The current situation is the worst intelligence scandal in the nation's history. A specious national intelligence estimate in October 2002 and a CIA-drafted speech that Secretary of State Colin L. Powell delivered to the United Nations in February 2003 made the national and international case for going to war.

The CIA director, Mr. Goss, has warned all hands that they must "support the administration and its policies," and appears to have begun a bureaucratic housecleaning to ensure such support. For the past five months, Mr. Goss and his predecessor have blocked the distribution of a sensitive agency accountability report recording CIA failures that may have contributed to the absence of strategic warning prior to 9/11.

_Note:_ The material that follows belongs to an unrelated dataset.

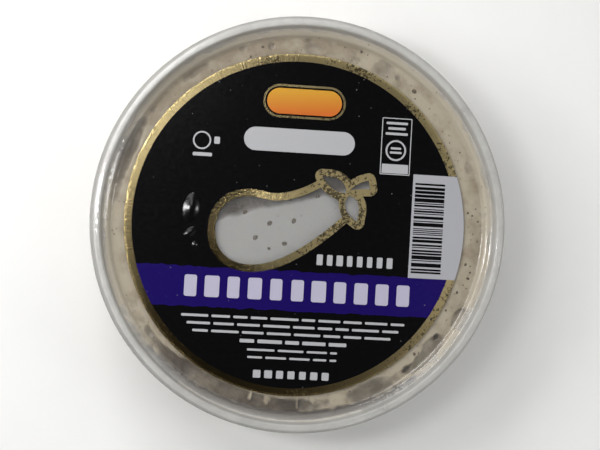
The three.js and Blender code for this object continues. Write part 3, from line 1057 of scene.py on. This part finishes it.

Instead of negotiating the intelligence reform proposals of the Senate and House, it is time for the intelligence committees of the legislature to monitor the political behavior of the CIA director and to ensure that the agency provides objective and balanced intelligence assessments to policy-makers. It is quite possible that no restructuring or reorganization is necessary and that no additional funds are needed for the intelligence community. What is needed, however, is a return to the original mission of the CIA: telling truth to power.

Melvin A. Goodman, a former CIA analyst, is senior fellow of the Center for International Policy.